It makes a world of differance being able to see and quickly edit, and adjust settings.

I was disapointed with the heros or my ability to get a good photo before, but with the new screen, it is much better for me.

I use the hero 2, a pentax, non water proof somthing? great for video,

and the plympus tough, for a pos.


----------



## JIMM (Nov 3, 2009)

*kodak playsport*

Just get a kodak playsport. Either the original, if you can find it or the 2nd version will do. Not fancy, but gives reasonable quality vids and pics, and is as reliable as they come.I have used mine for the last 2 1/2 yrs without any problem whatsoever, in extreme cold, think 4 degrees F whilst sledding as well as humid and hot conditions.In fact I bought a second new one this Xmas as a fall back when this one finally falters , if at all it does.

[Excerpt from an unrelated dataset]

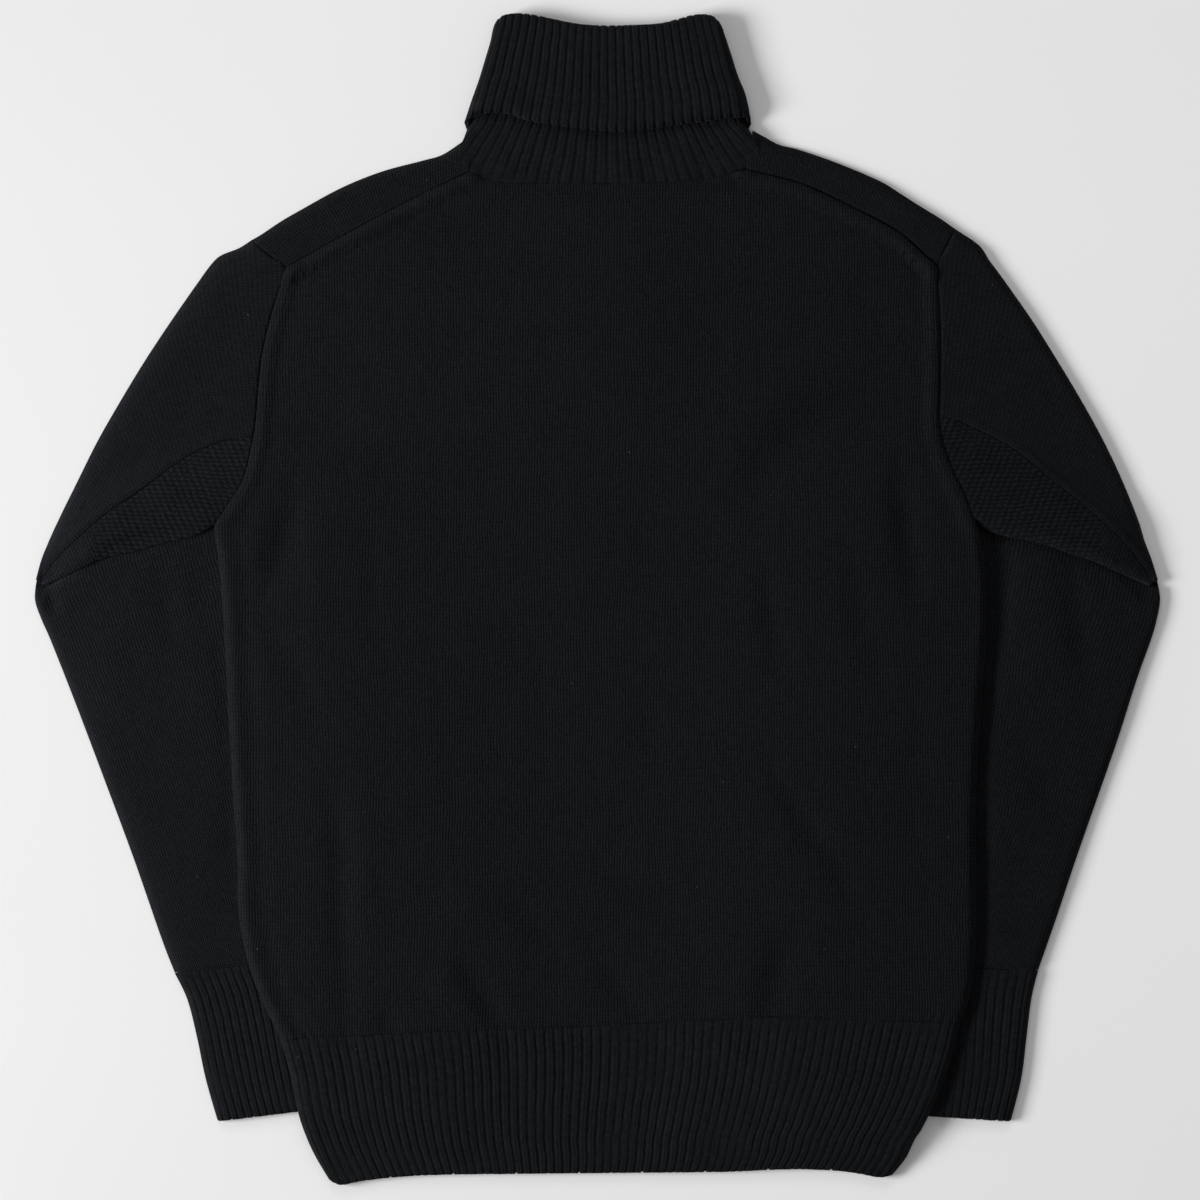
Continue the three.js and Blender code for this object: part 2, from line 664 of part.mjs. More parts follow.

Price is around 100$ new on Amazon, I think...can't beat that.Of course its waterproof to 10 feet, and as far as I can tell pretty much all else proof also.

Have tried to attach a video that I made recently whilst snow yaking.


----------



## Nate Dogg (Apr 16, 2008)

brandob9 said:


> Nate has a nice piece on this, and he takes awesome photos:
> Wheels & Water: Camera Gear
> 
> Darin has a similar list:
> ...


Thanks for the nod Brandon! On that note, I've changed up my gear a bit since that post. My new gear setup + some of my techniques, can be found here:
Wheels & Water: Tutorial: Basics of Whitewater Photography

My feeling is that there are a lot of good options/brands for both cameras and drybags/boxes. I would highly discourage you from buying a camera based specifically on a brand name. Find out what features are important to you, and buy your gear based on that. I happen to shoot with Sony, which has strengths that better suit my personal requirements, but those may not be the same as yours. 

A good place to find reviews and browse some forums on camera gear is:
Digital Photography Review

-Nate

http://wheelsandwater.blogspot.com/2013/01/tutorial-basics-of-whitewater.html


----------



## FastFXR (May 22, 2012)

MT4Runner said:


> Olympus Stylus/Tough series is hard to beat for waterproof/shockproof/quick and dirty/ease of use/affordable.


+1 for the Olympus Tough. It's a rugged bitch--water and dirt bike trails and it still shoots like a champ. My only complaint is that it *IS* slow on shooting.



I pack the Tough, my Canon, and a GoPro for about all outdoor stuff. Get something waterproof and in your price range and go from there.


----------